Но Кристиан Шпук в Чайковского не вслушивается, для него он вроде тапера. Подстраивая музыку под свой сюжет, под нужный ему темпоритм, хореограф напрочь игнорирует ее логику и содержание. Ладно, пусть Пирлипат у Шпука грызет орехи под кастаньеты Испанского танца, это, в конце концов, частность. Полный крах сочинитель терпит в главных эпизодах. На грандиозную трагическую тему «роста елки» хореограф сочинил инфантильную сценку игры в куклу (девочка Мари теребит выросшего Щелкунчика, высоко поднимая его «деревянные» ноги, чтобы пройти под ними в полный рост). «Вальс цветов» придуман как представление театра-кабаре, где мачо в подтяжках на голых торсах и с бородками из лепестков подманивают женщин в «цветочных» пачках фрикциями в такт Чайковскому. «Вальс снежинок» с его волшебным детским пением хореограф, не затрудняясь постановкой длиннющего кордебалетного танца, попросту разрубил на части: к кордебалетным «снежинкам» в черных пачках с электрическими лампочками он добавил балерину и трех черных мужчин-«снежинов», благодаря чему цельный эпизод распался на череду мужских, женских и общих комбинаций с классической основой, но в духе Фридрихштадтпаласа.
Можно, конечно, возразить, что дело не в танцах — Марк Моррис, автор одной из радикальных и удачных постановок (1991, брюссельский театр «Ля Монне»), тоже не Баланчин. Но Кристиан Шпук не справляется и с режиссурой, и с выбранным им приемом «театра в театре» — их, «театров», в спектакле минимум три. Первый — сама Новая сцена Большого: ее портал обрамлен фонариками, это нас зазывают на старинное представление. На подмостках выстроена еще одна сцена неясного назначения: ее преимущественно используют в качестве дополнительной площадки второго уровня высоты. Есть и совсем маленький, игрушечный, театрик; вот в нем Дроссельмейер времен Гофмана и показывает сказку про Пирлипат своей крестнице Мари с участием Дроссельмейера эпохи рококо и прочих ее персонажей, выскакивающих из расположенных на сцене стеклянных витрин.
Пересказав в первом акте интересовавшую его часть гофмановского сюжета, Кристиан Шпук этим и ограничился.

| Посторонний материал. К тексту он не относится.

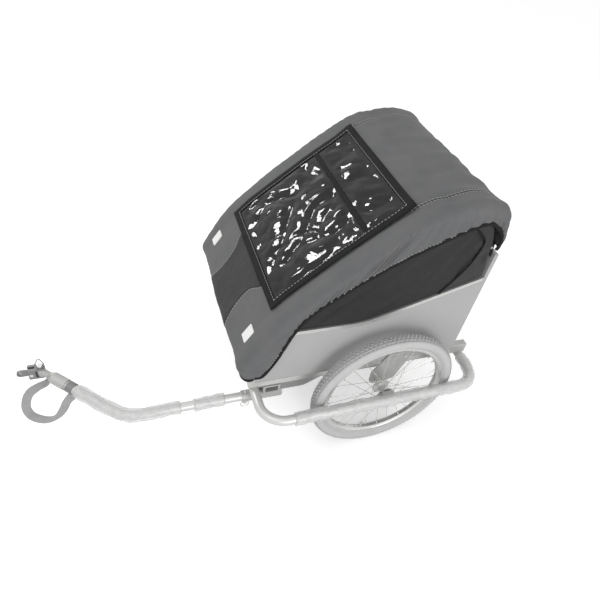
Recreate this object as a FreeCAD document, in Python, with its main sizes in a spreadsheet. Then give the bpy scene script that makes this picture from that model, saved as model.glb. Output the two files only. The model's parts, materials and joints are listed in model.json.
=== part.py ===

Жутковатой гофмановской фантасмагории в спектакле нет, это бесхитростный балаган с совершенно прагматичной задачей — развлечь почтеннейшую публику. Тут кстати напомнить, что Кристиан Шпук дебютировал в жанре комедии — его па-де-де с очкастой балериной и самодовольным премьером оживило не один гала-концерт. В «Щелкунчике и Мышином короле» хореограф пускает в ход испытанные средства — вроде нарочитой косолапости или таскания балерин по полу за ноги. И придумывает новые возбудители: клубящиеся дымы и внезапные крики, выезды воинственных «мышей» на роликах и буйного брата Мари на самокате; белый клоун отбивает у него чечетку, а клоунесса, играя Чайковского на аккордеоне, засыпает на ходу. Шпук запускает в воздух серебряные шары, по полу — чучела маленьких серых мышек, заполняет аквариум принцессы Пирлипат горой сгрызенных ею орехов и устраивает моментальные смены костюмов. Придумавшая их художница Буки Шифф, дебютант в балете, внесла в спектакль весомую лепту: ее изделия изобретательны, диковинны и разнообразны.
И артисты Балета Цюриха (те, чьи конечности не спрятаны под объемными платьями или длинными фалдами фраков) работают хорошо. Три феи (все русские — Анна Хамзина, Виктория Капитонова и Елена Востротина) исполняют па четко, технично и красиво по линиям, три солиста-«снежинки» — изящны и поворотливы. Замечательна Мари (Мишель Вилемс) — крошечная балеринка с естественной мимикой, хорошими данными, отличной выучкой и прекрасной координацией. Дроссельмейер (Доминик Славковски) в цилиндре и долгополом сюртуке, худой, легкий, с длинными конечностями, огромным шагом и резкой жестикуляцией, без труда затмевает своего малотанцующего деревянного «племянника» (Уильям Мур). Все они с энтузиазмом (подлинным или притворным) воплощают ребячливый замысел своего хореографа, который, уйдя с головой в сюжет про разгрызание ореха Кракатук, не заметил, как обломал зубы о Петра Ильича Чайковского.